Lives of the Poets is Schmidt’s magnum opus, paying homage to Dr. Johnson’s pioneering 18th-century book with its title, but indicating the massive proliferation of poetry in English since then by ranging over the lives and works of over 250 poets from the 14th century to the post-colonial period. Schmidt begins with his own motivations as a young publisher, and in many ways it is his most personal work, reflecting upon a lifetime’s devotion to poetry. Alongside the detailed poetic analyses go rueful observations of poets’ at times unpredictable personalities, behaviour, and opinions. He enlivens 900 pages with numerous bon-mots (‘If Pound broke the pentameter, Stevens repaired it, incomparably in ‘The Idea of Order at Key West’), digresses on the names of poets’ dogs, and offers some ingenious comparisons: he points out, for instance, how the famous rhythm of Longfellow’s ‘The Song of Hiawatha’ influenced Larkin’s poem ‘The Explosion’. Schmidt now gives women poets much fuller coverage, reflecting the greatly increased reputations of poets such as Christina Rossetti, Stevie Smith and Elizabeth Bishop, though he remains equivocal about ‘the myth’ surrounding Sylvia Plath. Schmidt is unafraid to question the achievements of some of the leading names: ‘Many argue that Swinburne is a fraud … the sort we suspect in Edith Sitwell, in some of Dylan Thomas, and less certainly in the Louis MacNeice of Autumn Sequel and in Ted Hughes’. He brings the story of English poetry up to date (understandably often promoting Carcanet authors) with a series of chapters tracing patterns in the otherwise bewildering variety of current poets, finding links between Kipling and Tony Harrison, or between Seamus Heaney, Paul Muldoon and Derek Walcott.

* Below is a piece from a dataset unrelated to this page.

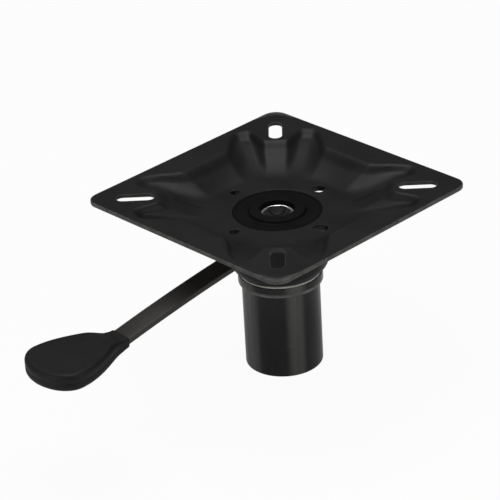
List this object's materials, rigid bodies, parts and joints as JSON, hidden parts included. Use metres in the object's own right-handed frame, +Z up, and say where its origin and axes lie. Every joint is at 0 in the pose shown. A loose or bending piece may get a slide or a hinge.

Michael Schmidt’s own poetry has been overshadowed by his other activities, but it offers a generally attractive and accessible reading experience, albeit a highly literary one, with ‘no grand gestures’. He writes variously in rhyming forms and blank verse, about love, landscape, memory, words, and his descriptions can be of places, reveries or extended metaphors. His early volumes are full of Mexican settings, as in ‘Indian-Pipes are Flowers’ or ‘Yucatan’: ‘You come this far for the ruins / and cold springs – and see / how empire lost its voice / quietly, like the cicada’. He has always been concerned with writer’s lives: ‘Melville’s Journey East’, and ‘Hart Crane’s Journey to Veracruz’. He is adept at recording states of uncertainty, whether awkward encounters with the natural world (‘Wasps’ Nest’) or romance: ‘Desire woke with me and all day it clings / - A shadow cast before which even noon / Does not erase. I pace the long garden / To and fro between box-wood and rose’ (‘Adam’). My Brother Gloucester (1976) is perhaps his best single volume, exploring fables, ghosts, and creatures, and often deploying dream-like imagery, especially of the sea: ‘there is a strange / possessiveness in water, as in sunlight, / determining the shadows’ (‘The Judas Fish’). But perhaps his finest achievement as a poet is the lengthy sequence The Love of Strangers (1989), which overthrows earlier emotional inhibitions to write more directly about the most important people in his life. It begins with memories of his father and ends with the burial of his mother; in between we receive impressions from his own life, and memories of meeting, amongst others, writers Janos Pilinsky, Edgell Rickword, Elizabeth Daryush, and Robert Frost; bullfighter Joselito Huerta; his teacher Robert Fitzgerald; and the film-maker Pier Paolo Pasolini. It is a microcosm of his work’s concerns, shows Schmidt’s own powers of evocation, and is a fitting tribute to his life-long involvements with poets and poetry.